In Figure 2, we compare the four different attribution methods. Occlusion clearly stands out by producing a much coarser attribution map than the other methods. This is due to the fact that the size of the patch which is being occluded, scales inversely with the run-time. Running the occlusion method for a 3D image with a patch size of 1x1x1, in order to match the sharpness of the other methods, would be computationally unfeasible. One can also note that gradient*input seems to produce the least continuous regions. With exception of occlusion, all methods seem to attribute importance to the hippocampus.
An attribution method would be expected to produce similar heatmaps when the model training is repeated identically. Table 1 shows the L2-norms for each attribution method, between all of its average attribution maps. LRP and guided backpropagation have the smallest L2-norms between their average heatmaps. Occlusion has L2-norms by a magnitude larger than the other methods, which might be due to the limited sharpness. Average heatmaps have been scaled by their maximum value to produce comparable results.
|Method||True positives||True negatives|
|Gradient * input||3102||3145|
When dividing the attributions into brain regions, large regions such as cerebral white matter and the cerebellum receive most attribution. Normalized by region size, the basal forebrain, 4th ventricle, hippocampus and amygdala become highlighted. Standardizing by attributions of healthy controls leads to rather inconsistent orderings. In Figure 3, we show how much the top 10 brain regions, in terms of attribution, intersect with each other over repetitions. An intersection of 100% means that the regions between those two runs contain the same regions in their top 10, ignoring the order within those 10. In Table 2, we averaged the intersections separately for each attribution method and each metric. All methods have their highest intersection in terms of region-wise sum, guided backpropgation and LRP seem to reproduce the same regions almost perfectly. Even though occlusion seemed to perform poorly in the other measures it has a consistency higher than gradient*input. All methods perform worst in terms of gain of relevance which might be due to the scarcity within healthy control attribution maps as discussed in [boehle2019visualizing].
|Method||Attribution sum||Attribution density||Gain of attribution|
|Gradient * input||72.60 %||69.00 %||46.40 %|
|Guided backpropagation||96.60 %||80.60 %||68.60 %|
|LRP||96.80 %||88.40 %||78.00 %|
|Occlusion||84.60 %||74.20 %||67.80 %|
In this study, we have shown that attribution methods differ in robustness with respect to repeated model training.
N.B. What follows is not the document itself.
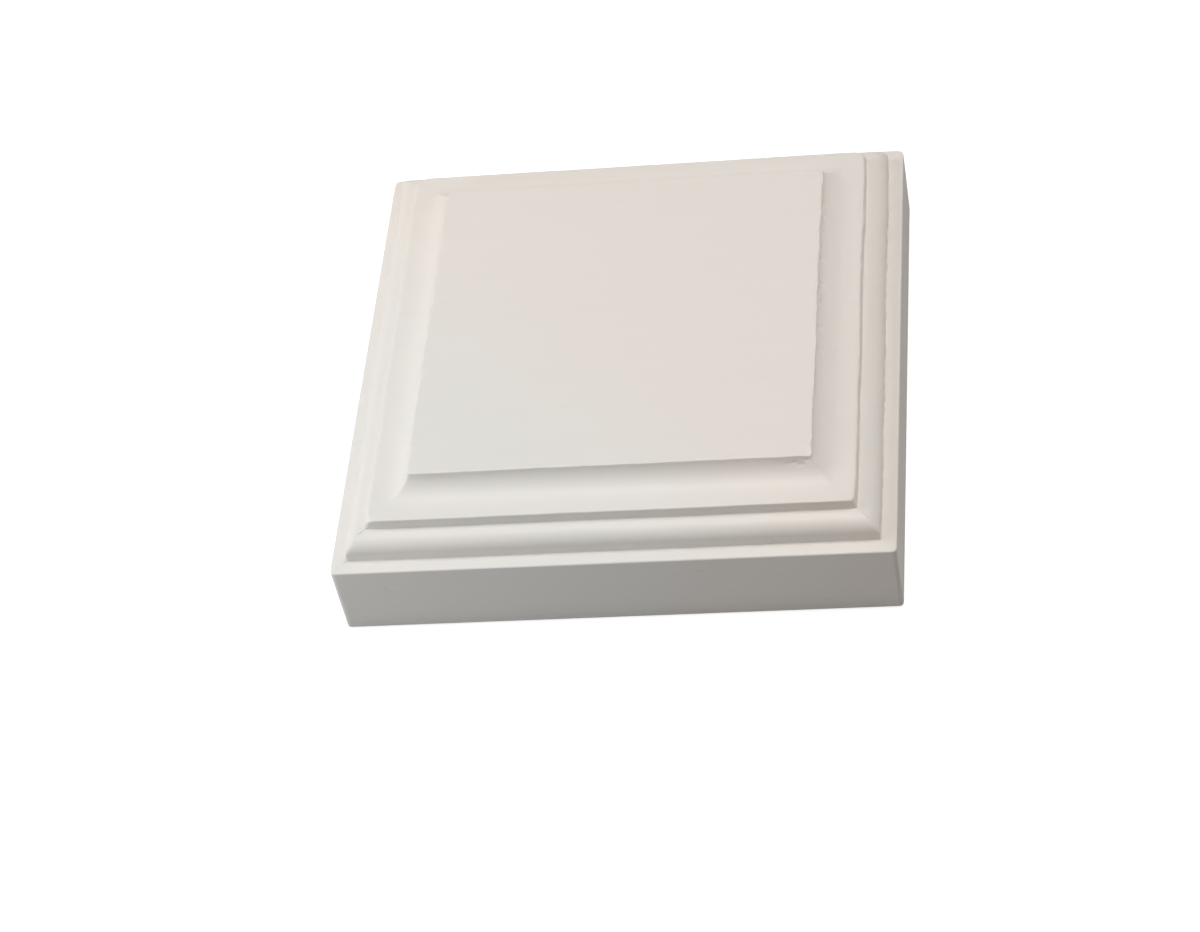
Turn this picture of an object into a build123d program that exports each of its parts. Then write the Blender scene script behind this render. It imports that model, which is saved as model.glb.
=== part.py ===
from build123d import *
import os

# A square corner block for door and window trim, in millimetres.
# It lies on its back: the origin is at the middle of the back, +Z points out of the moulded face,
# and the grain runs along X.

# The board that the block is cut from
side = 101.6
thickness = 25.4

# The face moulding, from the outer edge towards the panel
rim_width = 2.75      # flat rim left at the outer edge
quirk_rise = 1.2      # short upright above the rim
ovolo_radius = 2.8    # convex quarter-round that climbs from the upright
ledge_width = 1.2     # narrow flat between the quarter-round and the step
step_rise = 2.3       # upright step above the ledge
band_width = 3.4      # flat band between the step and the cove
cove_radius = 4.4     # hollow that climbs from the band to the panel
panel_rise = 3.6      # height of the panel above the band

# Edges softened by sanding and primer
corner_radius = 0.9   # upright corners of the board
rim_radius = 0.35     # outer edge of the rim
back_radius = 0.5     # edge all round the back
arris_radius = 0.25   # edges of the step and of the panel

# How far the cutter's outline reaches past the board
overcut = 5.0

# How closely the place of an edge or corner is matched when it is picked out
match = 0.01

# Heights of the flats above the back, worked down from the face
band_height = thickness - panel_rise
ledge_height = band_height - step_rise
quirk_height = ledge_height - ovolo_radius
rim_height = quirk_height - quirk_rise

# Places across the section, worked inwards from the outer edge
edge_x = side / 2
quirk_x = edge_x - rim_width
ledge_x = quirk_x - ovolo_radius
step_x = ledge_x - ledge_width
cove_foot_x = step_x - band_width


# The outline of the moulding cutter as it passes the +X edge of the board.
# The cove is a whole quarter-circle here, and the face of the board ends it where it meets the panel.
def cutter_profile():
    cove_centre_height = band_height + cove_radius
    cove_top_x = cove_foot_x - cove_radius
    outside_x = edge_x + overcut
    above = max(thickness, cove_centre_height) + overcut
    with BuildSketch(Plane.XZ) as profile:
        with BuildLine():
            Line((outside_x, above), (outside_x, rim_height))
            Polyline((outside_x, rim_height), (quirk_x, rim_height), (quirk_x, quirk_height))
            CenterArc((ledge_x, quirk_height), ovolo_radius, 0, 90)
            Polyline((ledge_x, ledge_height), (step_x, ledge_height), (step_x, band_height))
            Line((step_x, band_height), (cove_foot_x, band_height))
            CenterArc((cove_foot_x, cove_centre_height), cove_radius, 180, 90)
            Polyline((cove_top_x, cove_centre_height), (cove_top_x, above), (outside_x, above))
        make_face()
    return profile.sketch


# The block cut through its middle: the board less one cutter profile at each edge,
# with the edges of the step and of the panel eased
def block_section():
    board = Plane.XZ * Pos(0, thickness / 2) * Rectangle(side, thickness)
    cutter = cutter_profile()
    section = board - cutter - mirror(cutter, about=Plane.YZ)
    panel_edges = section.vertices().group_by(Axis.Z)[-1]
    step_edges = section.vertices().filter_by(
        lambda corner: abs(corner.Z - band_height) < match and abs(abs(corner.X) - step_x) < match
    )
    return fillet(panel_edges + step_edges, arris_radius)


# The section carried along both directions of the board.
# Where the two runs cross, the mouldings meet in mitres at the four corners.
def mitred_block():
    run = extrude(block_section(), amount=side / 2, both=True)
    return run & run.rotate(Axis.Z, 90)


# The edges of the board's outline at one height
def outline_at(block, height):
    reach = edge_x - corner_radius - match
    level = block.edges().filter_by_position(Axis.Z, height - match, height + match)
    return level.filter_by(lambda edge: max(abs(edge.center().X), abs(edge.center().Y)) > reach)


# The upright corners, the rim's outer edge and the edge of the back, eased in that order
def eased_block():
    block = mitred_block()
    upright_corners = block.edges().filter_by(Axis.Z).filter_by(
        lambda edge: min(abs(edge.center().X), abs(edge.center().Y)) > edge_x - match
    )
    block = fillet(upright_corners, corner_radius)
    block = fillet(outline_at(block, rim_height), rim_radius)
    return fillet(outline_at(block, 0), back_radius)


corner_block = eased_block()
corner_block.label = "corner_block"

os.makedirs("parts", exist_ok=True)
export_step(corner_block, "parts/corner_block.step")
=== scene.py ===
import math

import bpy
import numpy as np
from mathutils import Matrix, Vector, noise


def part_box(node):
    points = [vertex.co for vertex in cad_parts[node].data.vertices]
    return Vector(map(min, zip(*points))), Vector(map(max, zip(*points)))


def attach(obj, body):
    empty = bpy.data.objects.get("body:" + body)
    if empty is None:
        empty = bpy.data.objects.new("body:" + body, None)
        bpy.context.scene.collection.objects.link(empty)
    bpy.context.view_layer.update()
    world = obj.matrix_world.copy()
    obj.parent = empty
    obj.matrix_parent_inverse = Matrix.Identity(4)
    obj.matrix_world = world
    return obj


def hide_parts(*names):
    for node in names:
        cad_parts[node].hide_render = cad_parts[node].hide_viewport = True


mm = 0.001   # the sizes below are in millimetres, and Blender works in metres

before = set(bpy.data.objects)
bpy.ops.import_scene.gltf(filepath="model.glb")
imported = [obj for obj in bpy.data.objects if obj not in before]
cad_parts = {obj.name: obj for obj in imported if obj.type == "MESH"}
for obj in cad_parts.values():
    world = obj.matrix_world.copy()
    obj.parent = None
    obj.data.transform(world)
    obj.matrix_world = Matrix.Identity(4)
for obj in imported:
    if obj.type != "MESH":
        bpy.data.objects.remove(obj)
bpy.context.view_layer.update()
boxLow, boxHigh = [np.array(corner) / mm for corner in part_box("corner_block")]
print("frame loaded, the block measures", np.round(boxHigh - boxLow, 2).tolist(), "mm")


# The camera: where it looks, and from where
view = {
    "aim": (-3.931, -25.325, 12.7),
    "distance": 574.959,
    "azimuth": 14.119,      # degrees, from the front towards the right
    "elevation": 47.57,
    "roll": -13.163,
    "lens": 94.433,
    "sensor": 36.0,
}


def makeCamera(v):
    azimuth = math.radians(v["azimuth"])
    elevation = math.radians(v["elevation"])
    roll = math.radians(v["roll"])
    back = Vector((math.sin(azimuth) * math.cos(elevation), -math.cos(azimuth) * math.cos(elevation),
                   math.sin(elevation)))
    level = Vector((math.cos(azimuth), math.sin(azimuth), 0.0))
    upright = back.cross(level)
    right = level * math.cos(roll) + upright * math.sin(roll)
    place = (Vector(v["aim"]) + back * v["distance"]) * mm
    data = bpy.data.cameras.new("camera")
    data.lens = v["lens"]
    data.sensor_width = v["sensor"]
    camera = bpy.data.objects.new("camera", data)
    axes = Matrix((right, back.cross(right), back)).transposed()
    camera.matrix_world = Matrix.Translation(place) @ axes.to_4x4()
    bpy.context.scene.collection.objects.link(camera)
    bpy.context.scene.camera = camera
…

In particular, we found that LRP and guided backpropagation produce the most coherent attribution maps, both in terms of distance between attribution maps as well as in terms of order of attribution awarded to individual regions. We also confirm that solely visually judging heatmaps is a deficient criteria as pointed out by [adebayo2018sanitychecks]. Especially in medical imaging, it is important to acknowledge that the small sample sizes available lead to variances in the output. These variances make it hard to compare and to replicate outcomes of individual studies. Even though reporting metrics averaged over repeated training runs is an effective tool to reduce the variances, it is rarely used in the community. Here, we have extended the repetition to attribution methods and shown similar variances. Even though these variances likely stem from the different local minima each training run ended up in, attribution methods which cease the variances and report similar outcomes are highly preferable. In conclusion, we think that domain specific metrics, as suggested in this study, are essential for identifying suitable attribution methods.